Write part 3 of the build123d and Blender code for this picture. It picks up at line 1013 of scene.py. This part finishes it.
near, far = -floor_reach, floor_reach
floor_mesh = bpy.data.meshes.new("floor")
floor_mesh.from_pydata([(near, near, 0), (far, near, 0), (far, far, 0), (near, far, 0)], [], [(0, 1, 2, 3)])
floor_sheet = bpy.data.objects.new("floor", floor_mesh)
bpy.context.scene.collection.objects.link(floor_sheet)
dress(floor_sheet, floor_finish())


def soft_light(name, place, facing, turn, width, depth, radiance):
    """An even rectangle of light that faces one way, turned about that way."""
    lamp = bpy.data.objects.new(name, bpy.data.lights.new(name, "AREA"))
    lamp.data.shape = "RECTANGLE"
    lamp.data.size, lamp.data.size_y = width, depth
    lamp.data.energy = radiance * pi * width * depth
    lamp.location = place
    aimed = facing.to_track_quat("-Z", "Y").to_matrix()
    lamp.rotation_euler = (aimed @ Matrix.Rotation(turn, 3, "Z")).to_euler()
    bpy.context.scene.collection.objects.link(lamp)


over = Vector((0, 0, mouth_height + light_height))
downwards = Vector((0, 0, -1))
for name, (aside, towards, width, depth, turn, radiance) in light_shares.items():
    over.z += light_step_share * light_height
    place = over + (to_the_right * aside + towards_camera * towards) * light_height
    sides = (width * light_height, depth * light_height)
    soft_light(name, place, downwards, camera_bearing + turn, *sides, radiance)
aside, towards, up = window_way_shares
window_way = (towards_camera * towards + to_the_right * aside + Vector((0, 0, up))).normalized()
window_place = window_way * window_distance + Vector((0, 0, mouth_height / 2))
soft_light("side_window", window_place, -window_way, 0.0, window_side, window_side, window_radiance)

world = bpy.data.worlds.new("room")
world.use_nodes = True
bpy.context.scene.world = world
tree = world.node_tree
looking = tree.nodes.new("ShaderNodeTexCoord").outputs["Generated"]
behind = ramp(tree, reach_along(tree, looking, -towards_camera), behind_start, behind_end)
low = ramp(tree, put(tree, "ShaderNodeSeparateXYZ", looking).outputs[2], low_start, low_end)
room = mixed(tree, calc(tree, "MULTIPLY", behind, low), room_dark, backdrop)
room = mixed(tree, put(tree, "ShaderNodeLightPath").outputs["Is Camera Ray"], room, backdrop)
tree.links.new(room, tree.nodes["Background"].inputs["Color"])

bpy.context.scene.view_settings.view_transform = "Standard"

________

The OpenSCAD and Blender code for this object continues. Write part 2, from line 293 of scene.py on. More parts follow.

________

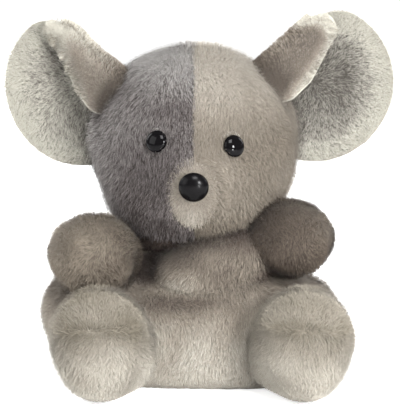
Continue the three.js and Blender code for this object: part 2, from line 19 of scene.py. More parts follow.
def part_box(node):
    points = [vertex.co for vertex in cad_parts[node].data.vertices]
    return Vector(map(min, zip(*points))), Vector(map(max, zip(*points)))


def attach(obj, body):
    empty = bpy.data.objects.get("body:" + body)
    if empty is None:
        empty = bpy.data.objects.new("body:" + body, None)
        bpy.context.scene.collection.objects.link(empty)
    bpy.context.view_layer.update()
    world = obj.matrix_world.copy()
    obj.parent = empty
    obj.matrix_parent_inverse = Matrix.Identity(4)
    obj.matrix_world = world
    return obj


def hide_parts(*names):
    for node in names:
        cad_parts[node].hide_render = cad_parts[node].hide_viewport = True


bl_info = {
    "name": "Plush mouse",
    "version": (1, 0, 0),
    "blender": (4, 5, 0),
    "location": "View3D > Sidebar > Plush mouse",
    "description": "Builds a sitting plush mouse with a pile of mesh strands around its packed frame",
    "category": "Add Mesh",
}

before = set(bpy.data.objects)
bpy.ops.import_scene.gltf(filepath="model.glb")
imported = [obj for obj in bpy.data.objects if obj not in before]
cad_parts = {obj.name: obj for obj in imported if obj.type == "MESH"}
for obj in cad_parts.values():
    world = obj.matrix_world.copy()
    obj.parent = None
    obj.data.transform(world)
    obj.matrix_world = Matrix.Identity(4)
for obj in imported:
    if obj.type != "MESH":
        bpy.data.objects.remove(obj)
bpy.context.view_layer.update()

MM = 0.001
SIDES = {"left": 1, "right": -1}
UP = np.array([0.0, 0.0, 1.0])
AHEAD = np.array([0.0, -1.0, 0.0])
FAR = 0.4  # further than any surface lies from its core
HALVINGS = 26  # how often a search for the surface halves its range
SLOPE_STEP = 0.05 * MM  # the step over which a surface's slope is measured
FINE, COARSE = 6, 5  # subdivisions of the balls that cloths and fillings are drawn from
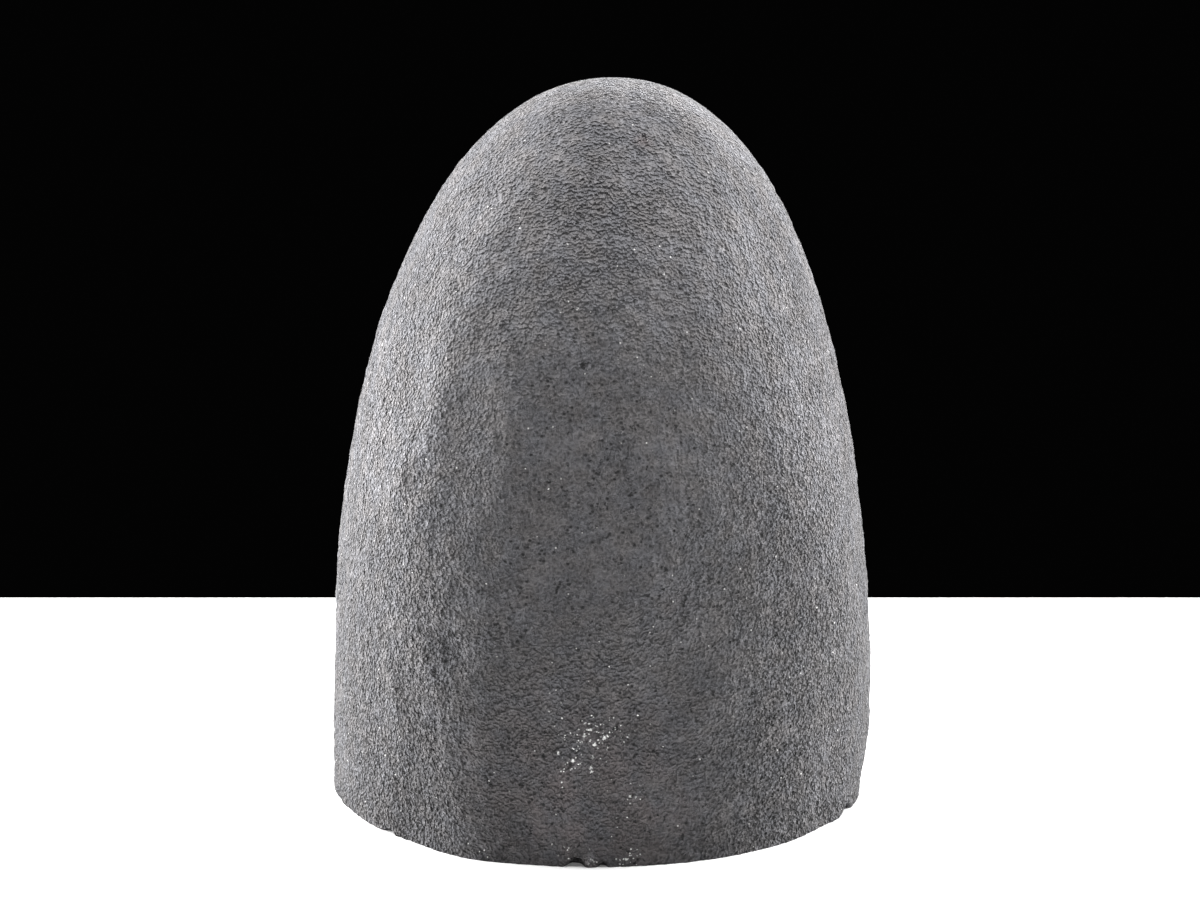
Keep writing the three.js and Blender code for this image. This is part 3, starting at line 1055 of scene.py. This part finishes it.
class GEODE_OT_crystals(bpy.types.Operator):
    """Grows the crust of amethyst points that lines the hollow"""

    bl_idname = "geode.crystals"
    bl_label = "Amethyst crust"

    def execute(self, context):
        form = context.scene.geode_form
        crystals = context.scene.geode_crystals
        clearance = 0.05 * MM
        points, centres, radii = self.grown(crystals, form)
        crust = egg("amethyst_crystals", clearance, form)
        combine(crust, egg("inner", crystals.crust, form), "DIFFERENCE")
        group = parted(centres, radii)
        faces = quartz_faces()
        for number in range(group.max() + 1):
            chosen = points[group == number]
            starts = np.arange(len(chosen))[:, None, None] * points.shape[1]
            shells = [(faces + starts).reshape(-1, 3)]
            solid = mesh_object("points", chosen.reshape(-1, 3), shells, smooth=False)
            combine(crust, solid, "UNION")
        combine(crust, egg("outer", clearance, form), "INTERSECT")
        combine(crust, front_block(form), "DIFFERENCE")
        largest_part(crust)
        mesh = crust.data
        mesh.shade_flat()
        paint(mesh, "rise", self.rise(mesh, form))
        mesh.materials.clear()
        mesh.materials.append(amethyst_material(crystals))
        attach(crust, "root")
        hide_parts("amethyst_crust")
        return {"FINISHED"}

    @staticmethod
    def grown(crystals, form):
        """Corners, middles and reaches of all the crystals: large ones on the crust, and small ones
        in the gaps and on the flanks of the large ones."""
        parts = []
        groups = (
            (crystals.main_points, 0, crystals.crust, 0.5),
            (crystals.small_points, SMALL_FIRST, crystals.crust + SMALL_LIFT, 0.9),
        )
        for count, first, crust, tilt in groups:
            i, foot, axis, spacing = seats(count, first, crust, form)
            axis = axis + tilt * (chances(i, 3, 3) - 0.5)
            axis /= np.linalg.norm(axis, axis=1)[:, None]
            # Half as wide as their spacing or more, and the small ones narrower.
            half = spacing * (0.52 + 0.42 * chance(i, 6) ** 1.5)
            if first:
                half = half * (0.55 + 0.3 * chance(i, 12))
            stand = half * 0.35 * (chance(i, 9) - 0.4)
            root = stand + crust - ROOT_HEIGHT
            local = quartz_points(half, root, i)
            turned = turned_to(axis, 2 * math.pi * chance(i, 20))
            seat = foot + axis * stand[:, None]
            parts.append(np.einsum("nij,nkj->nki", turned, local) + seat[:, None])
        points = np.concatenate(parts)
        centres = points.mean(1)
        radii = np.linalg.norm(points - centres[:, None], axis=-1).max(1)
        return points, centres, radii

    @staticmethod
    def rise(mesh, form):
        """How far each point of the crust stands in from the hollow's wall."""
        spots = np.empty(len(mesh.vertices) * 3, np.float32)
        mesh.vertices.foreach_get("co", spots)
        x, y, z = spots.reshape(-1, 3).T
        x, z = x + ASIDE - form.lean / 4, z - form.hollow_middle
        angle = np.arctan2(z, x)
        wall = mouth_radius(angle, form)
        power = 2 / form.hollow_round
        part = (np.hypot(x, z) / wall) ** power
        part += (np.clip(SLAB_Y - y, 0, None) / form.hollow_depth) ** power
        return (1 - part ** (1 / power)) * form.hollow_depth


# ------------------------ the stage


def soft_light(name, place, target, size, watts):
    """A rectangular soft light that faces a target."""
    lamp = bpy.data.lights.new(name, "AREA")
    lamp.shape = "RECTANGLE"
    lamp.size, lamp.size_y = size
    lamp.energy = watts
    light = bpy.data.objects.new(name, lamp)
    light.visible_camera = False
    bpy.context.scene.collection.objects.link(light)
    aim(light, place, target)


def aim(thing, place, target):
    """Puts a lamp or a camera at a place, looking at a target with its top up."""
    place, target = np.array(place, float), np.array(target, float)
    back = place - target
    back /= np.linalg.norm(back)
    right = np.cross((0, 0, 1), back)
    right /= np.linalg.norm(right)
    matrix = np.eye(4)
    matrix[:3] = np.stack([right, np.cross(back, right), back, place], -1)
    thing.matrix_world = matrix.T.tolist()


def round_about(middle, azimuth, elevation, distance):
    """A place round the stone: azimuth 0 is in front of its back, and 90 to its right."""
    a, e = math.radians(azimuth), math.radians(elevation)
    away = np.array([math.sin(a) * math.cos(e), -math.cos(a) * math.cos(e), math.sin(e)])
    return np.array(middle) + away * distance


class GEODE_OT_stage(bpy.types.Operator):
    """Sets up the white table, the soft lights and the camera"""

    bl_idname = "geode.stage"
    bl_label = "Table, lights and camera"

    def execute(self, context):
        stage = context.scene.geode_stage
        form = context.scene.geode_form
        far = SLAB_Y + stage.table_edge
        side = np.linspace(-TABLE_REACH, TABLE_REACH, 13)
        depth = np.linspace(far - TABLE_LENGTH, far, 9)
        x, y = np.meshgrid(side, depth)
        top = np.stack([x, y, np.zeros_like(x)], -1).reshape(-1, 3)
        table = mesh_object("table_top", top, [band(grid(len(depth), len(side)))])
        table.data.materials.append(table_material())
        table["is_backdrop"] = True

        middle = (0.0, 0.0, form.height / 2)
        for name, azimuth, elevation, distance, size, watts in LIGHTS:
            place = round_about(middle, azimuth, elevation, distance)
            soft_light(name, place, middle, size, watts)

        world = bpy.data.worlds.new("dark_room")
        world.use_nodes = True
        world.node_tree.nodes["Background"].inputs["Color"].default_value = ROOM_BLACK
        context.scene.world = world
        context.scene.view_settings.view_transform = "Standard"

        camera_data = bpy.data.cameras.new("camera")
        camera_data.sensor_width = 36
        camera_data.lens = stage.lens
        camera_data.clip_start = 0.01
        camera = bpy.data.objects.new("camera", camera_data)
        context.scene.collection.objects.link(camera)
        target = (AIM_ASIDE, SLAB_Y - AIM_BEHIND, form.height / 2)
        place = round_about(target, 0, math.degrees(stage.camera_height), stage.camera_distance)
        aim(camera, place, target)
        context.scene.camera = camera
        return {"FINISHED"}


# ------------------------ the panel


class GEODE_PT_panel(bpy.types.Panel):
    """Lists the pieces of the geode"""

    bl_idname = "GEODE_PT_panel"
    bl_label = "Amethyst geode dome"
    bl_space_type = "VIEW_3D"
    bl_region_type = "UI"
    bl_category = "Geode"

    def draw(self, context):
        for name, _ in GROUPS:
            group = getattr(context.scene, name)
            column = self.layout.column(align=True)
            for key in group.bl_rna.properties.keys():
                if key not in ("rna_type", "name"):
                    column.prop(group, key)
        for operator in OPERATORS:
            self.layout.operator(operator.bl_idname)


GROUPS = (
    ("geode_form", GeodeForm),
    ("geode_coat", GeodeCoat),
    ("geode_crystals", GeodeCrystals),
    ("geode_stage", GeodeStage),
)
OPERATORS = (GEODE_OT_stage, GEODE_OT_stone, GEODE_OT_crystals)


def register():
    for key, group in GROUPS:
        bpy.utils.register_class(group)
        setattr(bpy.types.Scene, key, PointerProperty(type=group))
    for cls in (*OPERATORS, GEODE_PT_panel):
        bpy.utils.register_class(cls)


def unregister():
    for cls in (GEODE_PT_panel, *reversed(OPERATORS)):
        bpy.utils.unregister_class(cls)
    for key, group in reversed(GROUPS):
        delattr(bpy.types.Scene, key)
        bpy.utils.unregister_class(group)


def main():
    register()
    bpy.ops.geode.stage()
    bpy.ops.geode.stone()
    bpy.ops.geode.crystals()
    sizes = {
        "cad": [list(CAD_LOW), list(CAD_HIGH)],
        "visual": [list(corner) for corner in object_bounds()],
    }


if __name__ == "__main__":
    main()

________

# STATED GOAL
Find the lines of the material that hold the word "return" and report their count alone.

# WRITTEN ANSWER
7